■ Exercise aim
Find the string "update" in the records. Copy every line it appears in.

■ Data in this exercise
··········
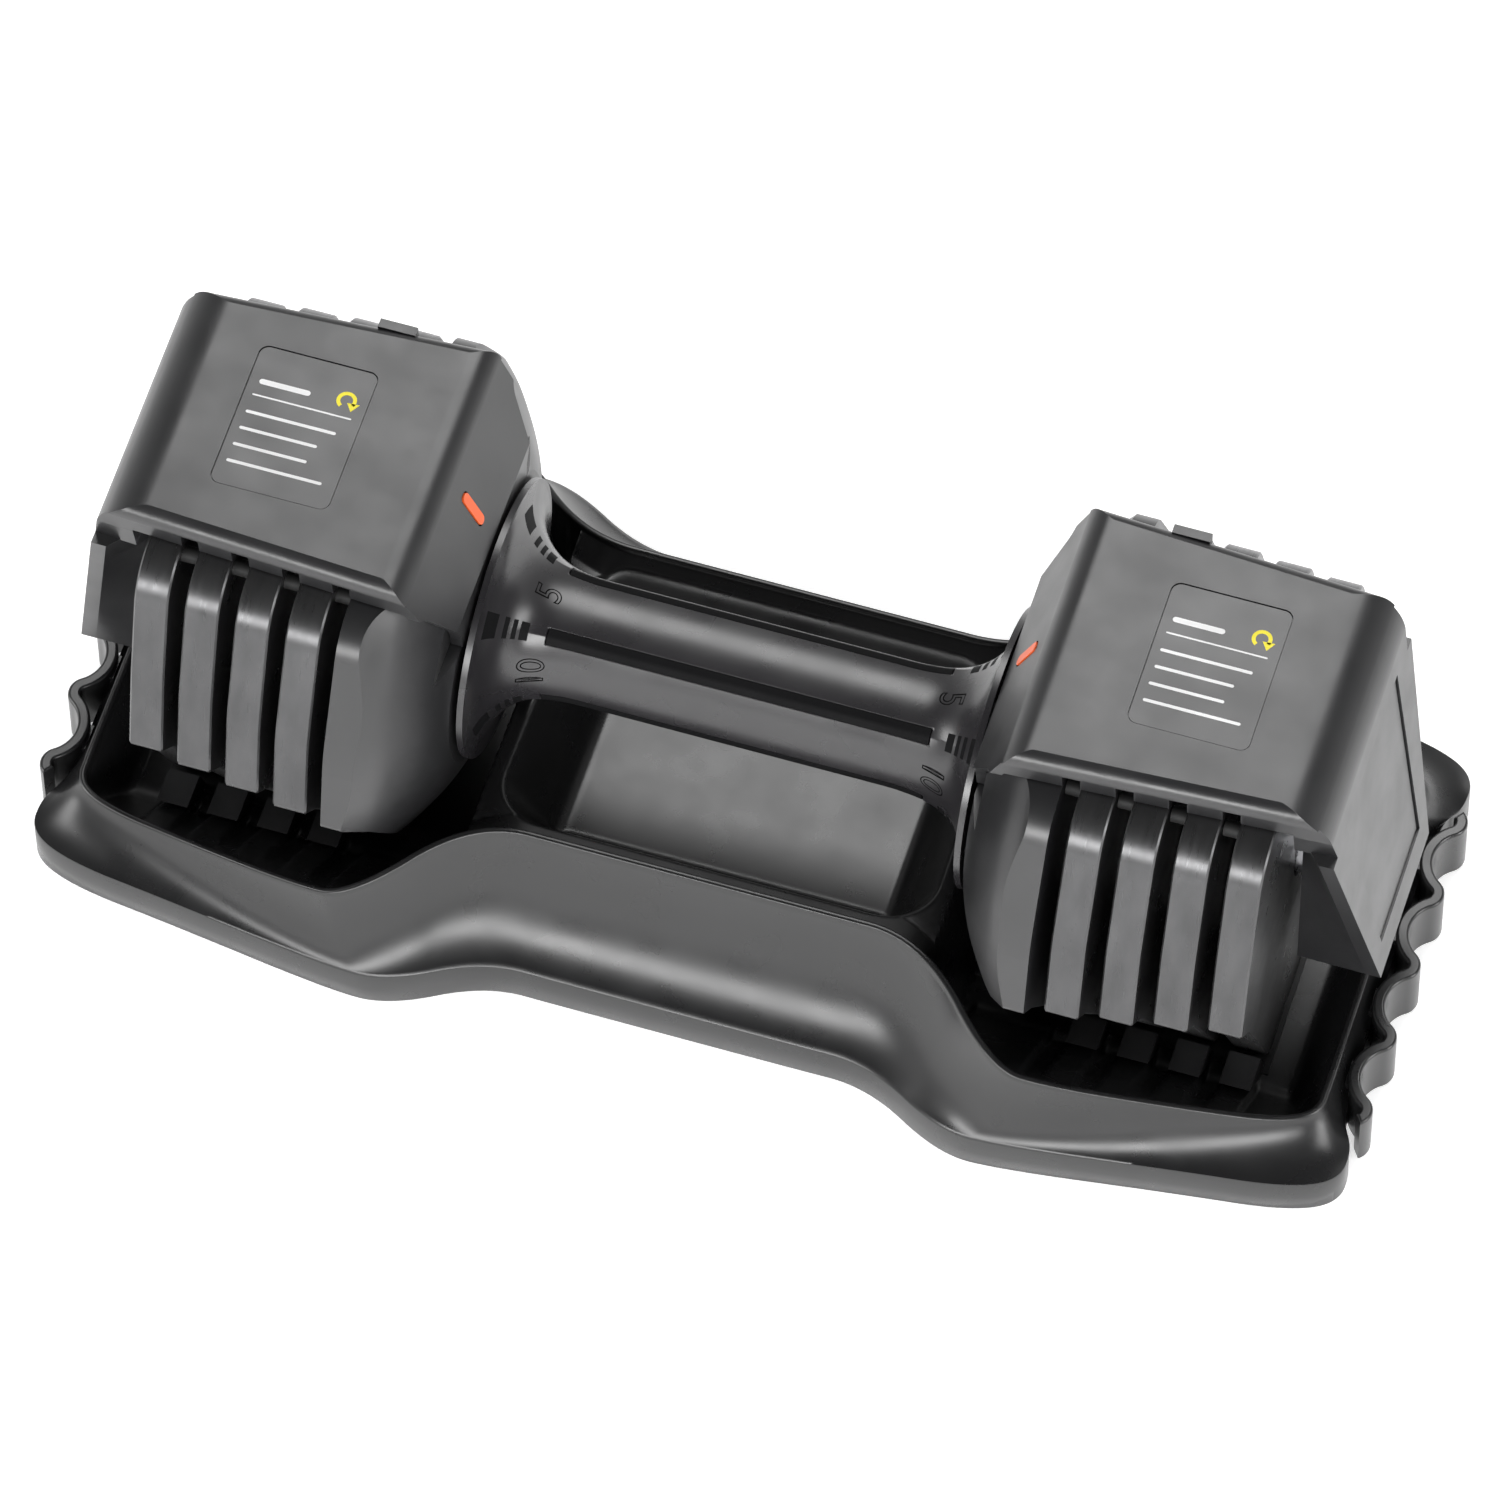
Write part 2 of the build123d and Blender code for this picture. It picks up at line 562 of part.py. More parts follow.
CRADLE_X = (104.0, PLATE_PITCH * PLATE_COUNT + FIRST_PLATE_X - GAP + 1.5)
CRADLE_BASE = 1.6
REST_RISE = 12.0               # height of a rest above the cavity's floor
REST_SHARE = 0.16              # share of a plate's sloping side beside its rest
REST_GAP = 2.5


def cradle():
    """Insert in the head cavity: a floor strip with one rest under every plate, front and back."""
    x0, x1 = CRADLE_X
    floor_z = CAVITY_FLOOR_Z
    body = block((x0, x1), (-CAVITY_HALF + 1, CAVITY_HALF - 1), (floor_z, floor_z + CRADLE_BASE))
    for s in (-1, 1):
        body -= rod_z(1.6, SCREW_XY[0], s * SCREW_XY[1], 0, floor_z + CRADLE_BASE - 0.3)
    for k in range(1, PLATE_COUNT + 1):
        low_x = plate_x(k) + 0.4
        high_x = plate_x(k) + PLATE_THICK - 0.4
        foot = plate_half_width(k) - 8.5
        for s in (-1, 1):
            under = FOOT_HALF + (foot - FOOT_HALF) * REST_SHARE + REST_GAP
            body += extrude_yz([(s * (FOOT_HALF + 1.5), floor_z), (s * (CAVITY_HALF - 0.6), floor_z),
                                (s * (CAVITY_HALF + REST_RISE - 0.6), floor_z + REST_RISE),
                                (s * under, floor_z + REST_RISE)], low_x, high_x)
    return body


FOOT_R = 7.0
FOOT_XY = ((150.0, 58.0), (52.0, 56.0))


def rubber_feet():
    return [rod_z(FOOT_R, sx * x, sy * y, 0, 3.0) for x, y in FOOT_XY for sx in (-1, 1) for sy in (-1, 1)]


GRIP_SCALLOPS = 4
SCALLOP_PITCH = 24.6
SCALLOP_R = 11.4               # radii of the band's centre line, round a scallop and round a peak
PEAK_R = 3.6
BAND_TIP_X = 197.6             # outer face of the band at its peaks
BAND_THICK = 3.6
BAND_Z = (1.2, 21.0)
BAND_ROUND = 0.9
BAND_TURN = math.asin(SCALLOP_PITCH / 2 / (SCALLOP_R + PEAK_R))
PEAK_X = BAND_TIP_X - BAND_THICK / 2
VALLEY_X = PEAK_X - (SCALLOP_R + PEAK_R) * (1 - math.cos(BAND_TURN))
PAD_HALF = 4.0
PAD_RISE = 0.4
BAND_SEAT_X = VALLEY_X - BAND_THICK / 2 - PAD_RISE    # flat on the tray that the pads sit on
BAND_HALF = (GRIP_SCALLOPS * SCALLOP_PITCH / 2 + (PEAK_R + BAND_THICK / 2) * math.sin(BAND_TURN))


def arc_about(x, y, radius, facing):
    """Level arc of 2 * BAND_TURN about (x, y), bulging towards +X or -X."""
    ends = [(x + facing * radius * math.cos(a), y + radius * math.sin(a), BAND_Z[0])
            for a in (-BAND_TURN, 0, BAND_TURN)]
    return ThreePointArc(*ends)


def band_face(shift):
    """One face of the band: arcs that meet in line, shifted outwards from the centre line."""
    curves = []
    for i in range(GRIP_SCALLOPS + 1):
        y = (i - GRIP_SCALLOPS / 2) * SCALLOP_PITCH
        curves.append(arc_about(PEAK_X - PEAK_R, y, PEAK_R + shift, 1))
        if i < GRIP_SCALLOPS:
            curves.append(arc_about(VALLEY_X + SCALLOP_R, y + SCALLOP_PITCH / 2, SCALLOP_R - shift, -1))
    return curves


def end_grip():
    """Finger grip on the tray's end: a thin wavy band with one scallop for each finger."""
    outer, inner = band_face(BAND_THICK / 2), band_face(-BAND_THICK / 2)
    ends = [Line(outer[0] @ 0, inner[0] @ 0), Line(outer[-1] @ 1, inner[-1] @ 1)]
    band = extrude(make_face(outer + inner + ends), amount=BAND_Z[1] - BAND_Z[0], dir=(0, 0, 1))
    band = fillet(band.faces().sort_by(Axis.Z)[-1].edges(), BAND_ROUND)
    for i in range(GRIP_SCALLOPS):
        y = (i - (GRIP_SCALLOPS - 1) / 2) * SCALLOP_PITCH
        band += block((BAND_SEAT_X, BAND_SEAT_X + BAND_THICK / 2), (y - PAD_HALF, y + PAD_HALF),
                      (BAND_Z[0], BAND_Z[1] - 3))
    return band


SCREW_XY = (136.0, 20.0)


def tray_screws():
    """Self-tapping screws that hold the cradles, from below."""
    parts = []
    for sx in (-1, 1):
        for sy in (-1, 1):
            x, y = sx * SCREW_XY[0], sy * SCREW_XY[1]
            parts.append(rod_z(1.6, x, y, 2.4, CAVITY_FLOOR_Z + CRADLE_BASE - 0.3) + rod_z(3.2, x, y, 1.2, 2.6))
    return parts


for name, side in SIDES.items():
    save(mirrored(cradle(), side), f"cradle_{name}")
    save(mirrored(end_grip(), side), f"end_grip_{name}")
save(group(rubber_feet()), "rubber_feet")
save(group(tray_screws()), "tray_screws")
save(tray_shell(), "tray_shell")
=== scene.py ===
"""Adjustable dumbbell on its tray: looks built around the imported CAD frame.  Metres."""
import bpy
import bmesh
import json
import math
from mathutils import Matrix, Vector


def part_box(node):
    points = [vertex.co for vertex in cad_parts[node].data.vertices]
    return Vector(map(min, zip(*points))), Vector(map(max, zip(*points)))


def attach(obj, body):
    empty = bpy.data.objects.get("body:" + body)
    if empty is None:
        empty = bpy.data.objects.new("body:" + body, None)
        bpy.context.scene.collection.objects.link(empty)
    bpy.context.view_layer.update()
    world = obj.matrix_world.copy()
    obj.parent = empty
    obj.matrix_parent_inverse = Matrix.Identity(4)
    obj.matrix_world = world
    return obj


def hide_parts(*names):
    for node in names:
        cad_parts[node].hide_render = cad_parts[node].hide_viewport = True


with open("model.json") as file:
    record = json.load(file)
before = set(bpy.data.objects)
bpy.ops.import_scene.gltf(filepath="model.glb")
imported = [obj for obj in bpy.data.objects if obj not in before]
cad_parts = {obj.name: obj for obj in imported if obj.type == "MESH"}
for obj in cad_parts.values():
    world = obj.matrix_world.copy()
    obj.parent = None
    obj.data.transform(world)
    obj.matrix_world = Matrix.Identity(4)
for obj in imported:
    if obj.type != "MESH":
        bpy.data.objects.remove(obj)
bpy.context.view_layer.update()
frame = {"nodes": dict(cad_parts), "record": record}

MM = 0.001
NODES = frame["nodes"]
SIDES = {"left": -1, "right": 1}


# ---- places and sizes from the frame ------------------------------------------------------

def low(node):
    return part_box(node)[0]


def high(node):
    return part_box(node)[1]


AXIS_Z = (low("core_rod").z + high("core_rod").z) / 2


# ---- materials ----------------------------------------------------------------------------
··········
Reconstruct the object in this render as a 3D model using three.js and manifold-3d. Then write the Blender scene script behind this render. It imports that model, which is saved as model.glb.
··········
■ Exercise solution
    bpy.context.view_layer.update()
bpy.context.view_layer.update()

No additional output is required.